Como as coisas se dão num processo, estamos sujeitos às chamadas"tentações", como a da desistência ou "deixa para lá". E quando se está no começo e mesmo lá na frente, comum são as "derrapadas": "lá venho eu de novo fazendo as mesmas coisas". As propostas, por exemplo, de largar o vício do cigarro, de se tornar uma pessoa menos alienada, de estar no encalço da melhoria financeira, e tantas outras, passam pelo crivo desse processo. Tudo no tempo do ir e vir.

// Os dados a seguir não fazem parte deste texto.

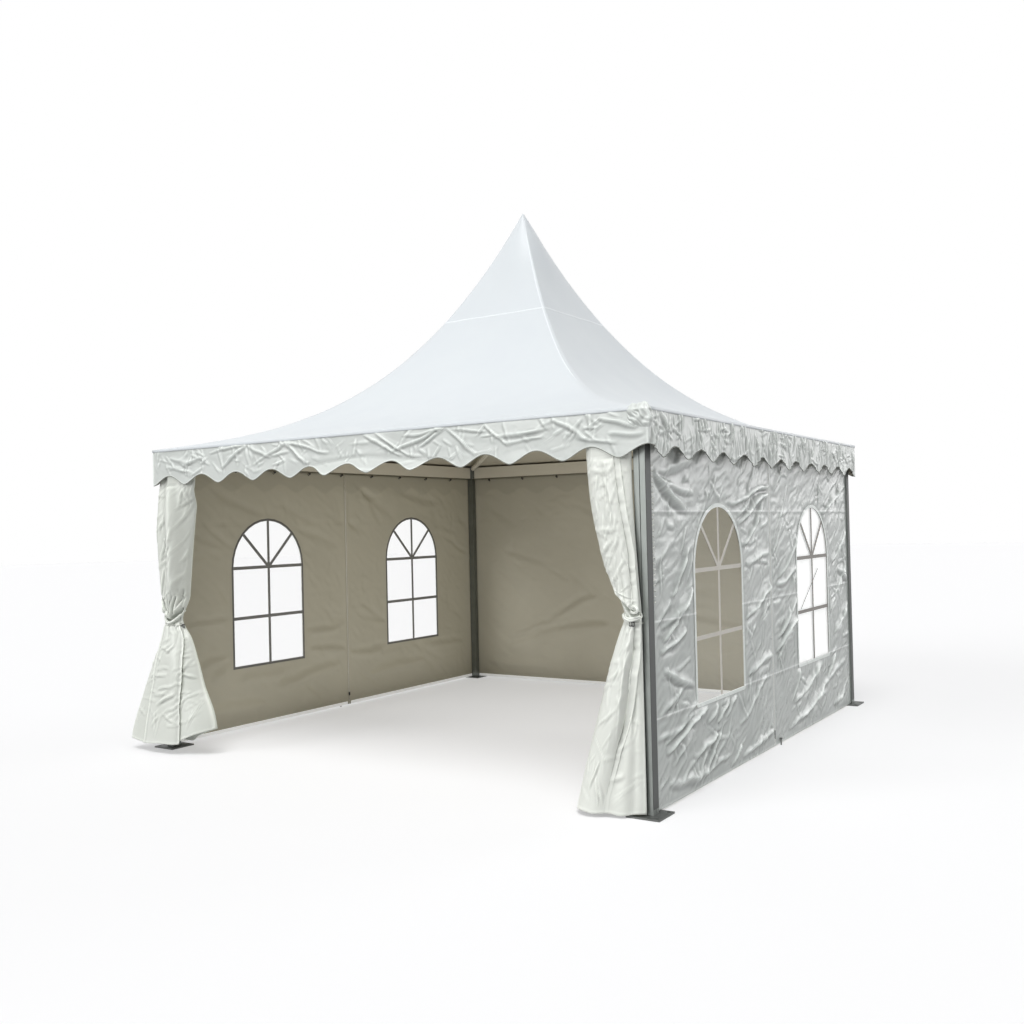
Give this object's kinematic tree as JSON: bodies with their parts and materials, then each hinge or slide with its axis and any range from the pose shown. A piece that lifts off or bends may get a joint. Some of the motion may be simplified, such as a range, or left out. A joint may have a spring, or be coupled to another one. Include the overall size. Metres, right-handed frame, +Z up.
{
  "type": "event tent",
  "caption": "Square pagoda party tent: aluminium frame, jacked king mast, concave roof cover with scalloped valance, windowed walls and tied front curtains.",
  "frame": {"origin": "on the ground under the mast, at the middle of the four foot plates' undersides", "axes": "+Z up; the open front with its two curtains faces -Y; the wall that shows in the picture's right half is at +X"},
  "size_m": [4.18, 4.18, 4.1237],
  "materials": {
    "profile_aluminium": "mill-finish extruded profile, satin",
    "rail_aluminium": "anodised rail, satin",
    "cast_aluminium": "cast corner block, matt",
    "galvanised_steel": "hot-dip galvanised, dull",
    "zinc_plated_steel": "zinc plated, bright",
    "black_nylon": "moulded nylon",
    "roof_vinyl": "coated polyester sheet, smooth, slightly blue white",
    "valance_vinyl": "coated polyester sheet, creased",
    "wall_vinyl": "coated polyester sheet, grey white outside and taupe inside",
    "curtain_vinyl": "coated polyester sheet, warm white",
    "strap_webbing": "woven webbing",
    "clear_vinyl": "clear film",
    "bar_vinyl": "welded vinyl strip",
    "blind_vinyl": "coated polyester sheet, white, smooth"
  },
  "bodies": {
    "root": {"centre_hub": "galvanised_steel", "corner_bracket_front_left": "cast_aluminium", "corner_bracket_front_right": "cast_aluminium", "corner_bracket_rear_left": "cast_aluminium", "corner_bracket_rear_right": "cast_aluminium", "curtain_rail": "rail_aluminium", "eave_beam_front": "profile_aluminium", "eave_beam_left": "profile_aluminium", "eave_beam_rear": "profile_aluminium", "eave_beam_right": "profile_aluminium", "foot_plate_front_left": "galvanised_steel", "foot_plate_front_right": "galvanised_steel", "foot_plate_rear_left": "galvanised_steel", "foot_plate_rear_right": "galvanised_steel", "hip_rafter_front_left": "profile_aluminium", "hip_rafter_front_right": "profile_aluminium", "hip_rafter_rear_left": "profile_aluminium", "hip_rafter_rear_right": "profile_aluminium", "left_wall_front_panel": "wall_vinyl", "left_wall_rear_panel": "wall_vinyl", "leg_front_left": "profile_aluminium", "leg_front_right": "profile_aluminium", "leg_rear_left": "profile_aluminium", "leg_rear_right": "profile_aluminium", "lock_pin_front_left": "zinc_plated_steel", "lock_pin_front_right": "zinc_plated_steel", "lock_pin_rear_left": "zinc_plated_steel", "lock_pin_rear_right": "zinc_plated_steel", "rear_wall": "wall_vinyl", "right_wall_front_panel": "wall_vinyl", "right_wall_rear_panel": "wall_vinyl", "roof_cover": "roof_vinyl", "valance_front": "valance_vinyl", "valance_left": "valance_vinyl", "valance_rear": "valance_vinyl", "valance_right": "valance_vinyl", "wall_peg_left": "galvanised_steel", "wall_peg_right": "galvanised_steel", "wall_rail_left": "rail_aluminium", "wall_rail_rear": "rail_aluminium", "wall_rail_right": "rail_aluminium", "window_bars_left_front": "bar_vinyl", "window_bars_left_rear": "bar_vinyl", "window_bars_right_front": "bar_vinyl", "window_bars_right_rear": "bar_vinyl", "window_blind_right_rear": "blind_vinyl", "window_pane_left_front": "clear_vinyl", "window_pane_left_rear": "clear_vinyl", "window_pane_right_front": "clear_vinyl", "window_pane_right_rear": "clear_vinyl"},
    "mast": {"king_mast": "profile_aluminium", "mast_cap": "black_nylon", "jack_nut": "zinc_plated_steel"},
    "jack": {"jack_screw": "zinc_plated_steel"},
    "left_zip": {"zip_slider_left": "black_nylon"},
    "right_zip": {"zip_slider_right": "black_nylon"},
    "left_curtain": {"curtain_left": "curtain_vinyl", "tie_strap_left": "strap_webbing"},
    "right_curtain": {"curtain_right": "curtain_vinyl", "tie_strap_right": "strap_webbing"}
  },
  "joints": [
    {"name": "jack_turn", "type": "hinge", "parent": "root", "child": "jack", "pos_m": [0, 0, 2.43], "axis": [0, 0, 1], "range_deg": [0, 5040]},
    {"name": "mast_lift", "type": "slide", "parent": "root", "child": "mast", "axis": [0, 0, 1], "range_m": [-0.1402, 0]},
    {"name": "left_zip_run", "type": "slide", "parent": "root", "child": "left_zip", "axis": [0, 0, 1], "range_m": [0, 1.94]},
    {"name": "right_zip_run", "type": "slide", "parent": "root", "child": "right_zip", "axis": [0, 0, 1], "range_m": [0, 1.94]},
    {"name": "left_curtain_run", "type": "slide", "parent": "root", "child": "left_curtain", "axis": [1, 0, 0], "range_m": [0, 1.45]},
    {"name": "right_curtain_run", "type": "slide", "parent": "root", "child": "right_curtain", "axis": [-1, 0, 0], "range_m": [0, 1.45]}
  ],
  "couplings": [
    {"joint": "mast_lift", "follows": "jack_turn", "m_per_rad": -0.0015915}
  ]
}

Contundente é a experiência do ponto de conversão, quando alguém é tomado por uma decisão do coração, vivida, seja terminar um casamento, abandonar um emprego, etc. Tudo que nesse âmbito ocorre, deságua no ato de recomeçar, por-se noutra estrada, "converter-se" a outro modo de se posicionar numa incômoda situação especifica e em muitas outras.
Contudo, nesse processo, esconde-se o ponto chave, o quarto: o ponto de não-retorno. Desse muito tem que se cuidar, estar atento a ele. Há um acúmulo de situações negativas em nossas vidas e um somatório de neuroses que vão deteriorando nossa estrutura pessoal, um sistema qualquer, chegando a esse ponto de não mais haver volta, defazerem-se as soluções. Hora difícil e amarga.
Esse ponto de não-retorno está implícito nos três outros, pois o ente humano é essencialmente errância, constantemente lançado no exílio de si, numa perda de rota. Faz parte desse jogo não haver garantias absolutas, navegamos dentro da insegurança, numa precária e relativa segurança. Por isso os homens tentam contornar o instável e fugaz com a criação de instituições, leis, regulamentos e um modo de pensar estabilizador.
Mas se um relacionamento não tem garantias, ele pode ser depositário de uma esperança:o comprometer-se. Amantes não devem se prometer para toda vida, mas se comprometerem . Esse é o núcleo do jogo.